# How to find  owner of rented house



## edenrose (25 Jan 2007)

Hi

 Have been living in a nice small private estate for the last few years but recently the place is getting wrecked my 3 guys who are renting one of the houses here. There friends call up parking there cars everywhere, and at the weekends they are all driving around the place doing burners  entering and leaving the estate.,shouting there heads off and having parties every weekend

  The gardai have call up to them numerous times over the noise but nothing seems to be done about it

  The house itself looks like a rubbish tip which is there own business but when it gets windy the stuff blowns all over the place

 As this is a rental house I would like to contact the owner and let him know what is going on, as I am sure if the 3 lads moved out he would have a problem renting it in its current state.

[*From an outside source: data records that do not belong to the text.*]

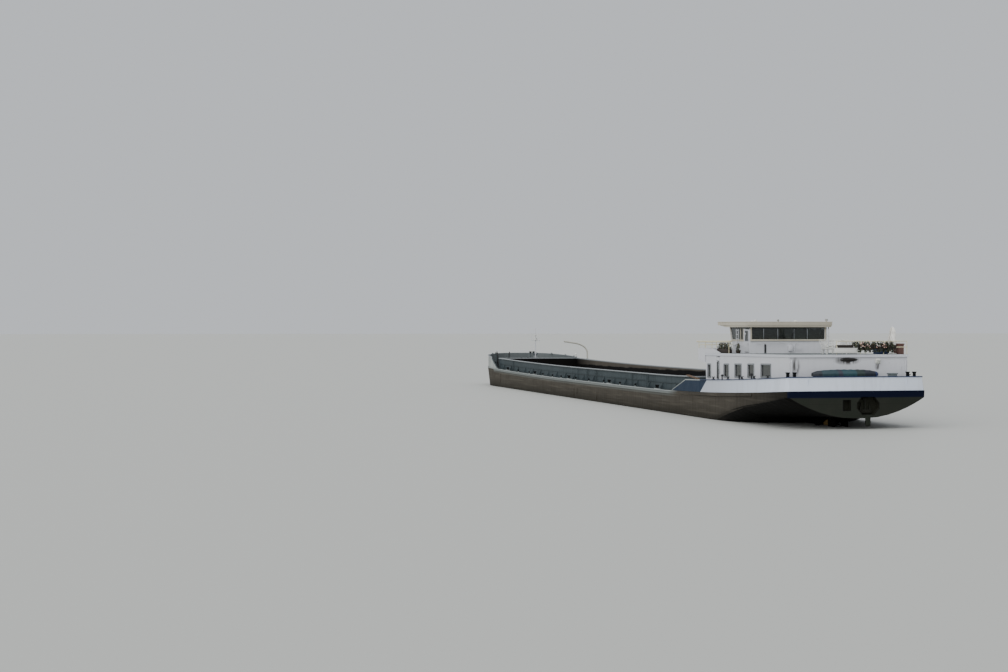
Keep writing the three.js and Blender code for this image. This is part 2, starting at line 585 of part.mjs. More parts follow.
// The balcony's sides run aft along the boat deck's edges as parapets, which step down to the deck
const BALCONY = { floorAft: 4.82, floorFore: 4.92, floorThick: 0.08, top: 5.76, wall: 0.08 };
const PARAPET = { full: 14.5, aftEnd: 13.1 };
const balconyAft = ROOF.fore + SEAT;
const balconySide = [
  [balconyAft, BALCONY.floorAft], [BALCONY_FORE, BALCONY.floorFore],
  [BALCONY_FORE, BALCONY.top], [PARAPET.full, BALCONY.top],
  [PARAPET.aftEnd, onBoatDeck(PARAPET.aftEnd) + 0.05], [PARAPET.aftEnd, onBoatDeck(PARAPET.aftEnd)],
  [balconyAft, onBoatDeck(balconyAft)],
];
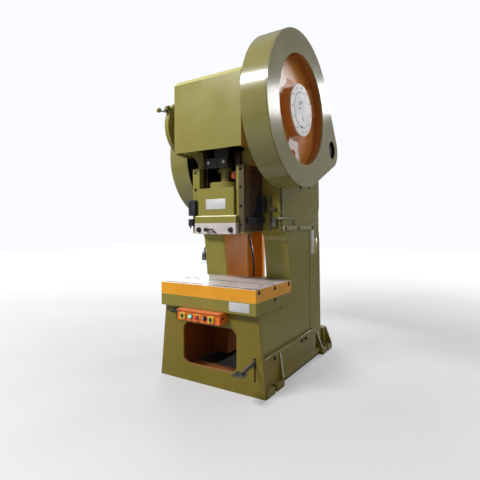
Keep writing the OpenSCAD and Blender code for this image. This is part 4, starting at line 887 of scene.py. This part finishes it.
class PRESS_OT_controls(bpy.types.Operator):
    """Collars, domes, pointer and screws of the control box"""
    bl_idname = "press.controls"
    bl_label = "Controls"

    def execute(self, context):
        self.make_run_buttons()
        self.make_collars()
        self.make_indicator(context.scene.press_colours.mint)
        self.make_pointer()
        self.make_box_screws()
        return {"FINISHED"}

    def middle(self, node):
        """The middle of a button, on the face of the box."""
        x, _, z = middle_of(node)
        return Vector((x, HOME.y + PANEL_Y, z))

    def ring(self, bm, node, inner, outer, back, front):
        """A ring with chamfered front corners, round a button."""
        chamfer = 0.001
        profile = [(inner, back), (outer, back), (outer, front - chamfer), (outer - chamfer, front),
                   (inner + chamfer, front), (inner, front - chamfer), (inner, back)]
        add_turned(bm, profile, self.middle(node), -Y, 36)

    def make_run_buttons(self):
        for side in ("left", "right"):
            button = f"run_button_{side}"
            bm = bmesh.new()
            add_turned(bm, RUN_CAP, self.middle(button), -Y, 36)
            add_piece(bm, f"run_cap_{side}", "button_green", "green_plastic", f"{side}_button")
            bm = bmesh.new()
            self.ring(bm, button, 0.0174, 0.0199, 0.001, 0.0215)
            add_piece(bm, f"run_collar_{side}", *DARK)

    def make_collars(self):
        bm = bmesh.new()
        self.ring(bm, "indicator_lamp", 0.0192, 0.0235, 0.0, 0.0095)
        self.ring(bm, "selector_knob", 0.0195, 0.0235, 0.0, 0.007)
        self.ring(bm, "stop_button", 0.0115, 0.0185, 0.0, 0.0055)
        add_piece(bm, "panel_collars", *DARK)
        bm = bmesh.new()
        self.ring(bm, "stop_button", 0.0187, 0.031, 0.0, 0.0035)
        add_piece(bm, "stop_plate", "amber_plastic", "yellow_plastic")

    def make_indicator(self, mint):
        new_material("mint_glow", {"Base Color": rgba(mint), "Roughness": 0.15,
                                   "Emission Color": (0.25, 0.9, 0.6, 1), "Emission Strength": 0.55})
        bm = bmesh.new()
        add_turned(bm, INDICATOR_DOME, self.middle("indicator_lamp"), -Y, 36)
        add_piece(bm, "indicator_dome", "mint_glow", "mint_lens")

    def make_pointer(self):
        moulded("white_plastic", (0.75, 0.75, 0.72))
        centre = self.middle("selector_knob")
        low, high = Vector((-0.003, -0.0232, -0.004)), Vector((0.003, -0.0215, 0.0165))
        bm = bmesh.new()
        add_box(bm, centre + low, centre + high, 0.0006)
        add_piece(bm, "selector_pointer", "white_plastic", "bright_steel", "selector")

    def make_box_screws(self):
        low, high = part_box("control_box")
        bm = bmesh.new()
        add_hex(bm, Vector((high.x - 0.004, HOME.y - 0.373, 0.654)), X, 0.0075, 0.006, 0.011)
        for x in (low.x + 0.03, high.x - 0.03):
            add_turned(bm, BOX_SCREW, Vector((x, low.y, high.z - 0.012)), -Y, 18)
        add_piece(bm, "box_screws", *BLACK)
        bm = bmesh.new()
        inlet = Vector((low.x + 0.004, HOME.y - 0.36, high.z - 0.044))
        add_turned(bm, CONDUIT_RING, inlet, -X, 32)
        add_piece(bm, "conduit_ring", *BRIGHT)


# Work lamp and light guards

class PRESS_OT_lamps(bpy.types.Operator):
    """Glowing glass, neck rings and switch of the work lamp; lenses of the light guards"""
    bl_idname = "press.lamps"
    bl_label = "Lamp and light guards"

    def execute(self, context):
        self.make_work_lamp()
        self.make_neck()
        self.make_guards()
        return {"FINISHED"}

    def make_work_lamp(self):
        low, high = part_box("lamp_head")
        x, y = middle_of("lamp_head").xy
        new_material("lamp_glass", {"Base Color": (0.3, 0.32, 0.36, 1), "Roughness": 0.2,
                                    "Emission Color": (0.76, 0.86, 1.0, 1), "Emission Strength": 0.75})
        bm = bmesh.new()
        add_turned(bm, LAMP_DOME, Vector((x, y, low.z + 0.0205)), Z, 36)
        add_turned(bm, LAMP_BAND, Vector((x, y, low.z)), Z, 36)
        add_piece(bm, "lamp_glass", "lamp_glass", "lamp_metal", smooth=60)
        bm = bmesh.new()
        add_rod(bm, Vector((x, y - 0.028, high.z - 0.03)), -Y, 0.006, 0.012, 0.001, 20)
        for i in range(5):
            add_turned(bm, LAMP_RIB, Vector((x, y, high.z - 0.075 - 0.009 * i)), Z, 40)
        add_piece(bm, "lamp_rings", "cast_aluminium", "lamp_metal")

    def make_neck(self):
        """Rings up the straight foot of the neck and round its bend."""
        bend, turn, arc_steps = 0.038, radians(210), 24
        foot = spot(-COLUMN_X - 0.014, 0.47, 1.128)
        out = Vector((cos(turn), sin(turn), 0))
        path = [foot + Z * (0.004 + 0.0064 * i) for i in range(11)]
        for i in range(arc_steps + 1):
            angle = pi * (1 - i / arc_steps)
            path.append(foot + Z * 0.068 + out * bend
                        + out * bend * cos(angle) + Z * bend * sin(angle))
        bm = bmesh.new()
        for here, ahead in zip(path, path[1:]):
            add_turned(bm, NECK_RING, here, ahead - here, 20)
        add_piece(bm, "neck_rings", "soft_rubber", "black_rubber", smooth=50)

    def make_guards(self):
        values = {"Base Color": (0.02, 0.012, 0.02, 1), "Roughness": 0.06, "Coat Weight": 1.0}
        new_material("dark_lens", values)
        flat = (1, 0.5, 1)
        bm = bmesh.new()
        for i in range(7):
            add_ball(bm, spot(-0.262, -0.192, 1.595 + 0.021 * i), 0.0065, 14, flat)
        add_ball(bm, spot(-0.302, -0.186, 1.513), 0.008, 14, flat)
        add_piece(bm, "guard_lenses", "dark_lens", "black_plastic", smooth=60)
        bm = bmesh.new()
        for y, z in ((0.11, 1.625), (0.172, 1.625), (0.11, 1.757), (0.172, 1.757)):
            add_turned(bm, GUARD_SCREW, spot(0.364, y, z), X, 16)
        for z in (1.588, 1.727):
            add_turned(bm, GUARD_SCREW, spot(-0.317, -0.192, z), -Y, 16)
        add_piece(bm, "guard_screws", *BRIGHT)


# Lubrication, motor and pedal

class PRESS_OT_lubrication(bpy.types.Operator):
    """Handles, nuts and clips of the oil valves and pipes"""
    bl_idname = "press.lubrication"
    bl_label = "Lubrication"

    def execute(self, context):
        bm = bmesh.new()
        for z in (1.472, 1.64):
            add_rod(bm, spot(0.442, PIPE_Y, z), X, 0.0135, 0.02, 0.002, 24)
            add_rod(bm, spot(0.452, PIPE_Y, z - 0.022), Z, 0.0055, 0.044, 0.001, 16)
        add_piece(bm, "valve_handles", *DARK)
        bm = bmesh.new()
        for z in (1.43, 1.458, 1.488, 1.612, 1.656, 1.775):
            add_rod(bm, spot(0.401, PIPE_Y, z), Z, 0.0105, 0.012, 0, 6)
        for z in (1.45, 1.6, 1.8):
            add_box(bm, spot(0.497, 0.196, z), spot(0.5199, 0.2109, z + 0.012), 0.002)
        add_piece(bm, "pipe_nuts", "cast_aluminium", "valve_metal")
        return {"FINISHED"}


class PRESS_OT_motor_trim(bpy.types.Operator):
    """Lifting eye and box lid of the motor"""
    bl_idname = "press.motor_trim"
    bl_label = "Motor trim"

    def execute(self, context):
        low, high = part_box("motor")
        bm = bmesh.new()
        eye = Vector(((low.x + high.x) / 2 - 0.04, MOTOR.y, MOTOR.z + 0.15))
        add_rod(bm, eye, Z, 0.014, 0.018, 0.002, 24)
        ring, radius, steps = eye + Z * 0.036, 0.02, 28
        turns = [2 * pi * i / steps for i in range(steps + 1)]
        points = [ring + Vector((radius * cos(a), 0, radius * sin(a))) for a in turns]
        for start, end in zip(points, points[1:]):
            add_rod(bm, start, end - start, 0.006, (end - start).length * 1.15, 0, 12)
        add_piece(bm, "motor_eye", *BRIGHT)
        bm = bmesh.new()
        corner = Vector((low.x + 0.11, MOTOR.y, MOTOR.z))
        add_box(bm, corner + Vector((-0.004, 0.056, 0.13)), corner + Vector((0.124, 0.169, 0.141)), 0.003)
        for x in (0.01, 0.11):
            for y in (0.07, 0.155):
                add_rod(bm, corner + Vector((x, y, 0.141)), Z, 0.005, 0.003, 0.0008, 16)
        add_piece(bm, "motor_box_lid", "motor_enamel", "motor_paint")
        return {"FINISHED"}


class PRESS_OT_pedal_trim(bpy.types.Operator):
    """Raised chequer of the treadle"""
    bl_idname = "press.pedal_trim"
    bl_label = "Pedal"

    def execute(self, context):
        bm = bmesh.new()
        treadle_top = 0.265
        bar = Matrix.Diagonal((0.011, 0.0035, 0.0024, 1))
        for i in range(7):
            for j in range(6):
                centre = spot(0.4275 + 0.014 * i, -0.545 + 0.0145 * j, treadle_top)
                turn = 1 if (i + j) % 2 else -1
                where = Matrix.Translation(centre) @ Matrix.Rotation(turn * pi / 4, 4, "Z") @ bar
                bmesh.ops.create_cube(bm, size=1, matrix=where)
        add_piece(bm, "treadle_chequer", *BLACK, "foot_pedal")
        return {"FINISHED"}


STEPS = (PRESS_OT_stage, PRESS_OT_cable, PRESS_OT_enamel_finish, PRESS_OT_metal_finish,
         PRESS_OT_plastic_finish, PRESS_OT_plates, PRESS_OT_welds, PRESS_OT_fasteners, PRESS_OT_controls,
         PRESS_OT_lamps, PRESS_OT_lubrication, PRESS_OT_motor_trim, PRESS_OT_pedal_trim)


class PRESS_PT_panel(bpy.types.Panel):
    """Lists the steps that dress the press"""
    bl_idname = "PRESS_PT_panel"
    bl_label = "Stamping press"
    bl_space_type = "VIEW_3D"
    bl_region_type = "UI"
    bl_category = "Press"

    def draw(self, context):
        for step in STEPS:
            self.layout.operator(step.bl_idname)
        for name in PressColours.__annotations__:
            self.layout.prop(context.scene.press_colours, name)


CLASSES = (PressColours, PressStage, *STEPS, PRESS_PT_panel)


def register():
    for item in CLASSES:
        bpy.utils.register_class(item)
    bpy.types.Scene.press_colours = PointerProperty(type=PressColours)
    bpy.types.Scene.press_stage = PointerProperty(type=PressStage)


def unregister():
    del bpy.types.Scene.press_stage
    del bpy.types.Scene.press_colours
    for item in reversed(CLASSES):
        bpy.utils.unregister_class(item)


def main():
    register()
    for step in STEPS:
        group, name = step.bl_idname.split(".")
        getattr(getattr(bpy.ops, group), name)()


if __name__ == "__main__":
    main()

  I would also like him to know how alot of us (neighbours )feel about the situation.
 Is there anyway i can find out who owns this house and have we any legal rights to get these guys evicted if need be.

 This house has always been a rental but there was never any trouble.

Rgds 

Edenrose


----------



## Panzraam (25 Jan 2007)

Try the Private Residential Tenancies Board register at:

http://www.prtb.ie/pubregister.htm

No guarantee it will be registered though. If not you should report it as a rented property and the PRTB will investigate.


----------



## Z100 (25 Jan 2007)

Hi Edenrose, I have a friend having similar problems to you so I directed her towards another AAM thread which covers the same issue - hope it helps.

http://www.askaboutmoney.com/showthread.php?t=44358&highlight=owner+tenants


----------



## edenrose (26 Jan 2007)

Thanks for the information. Will have a look into what ye having giving me


----------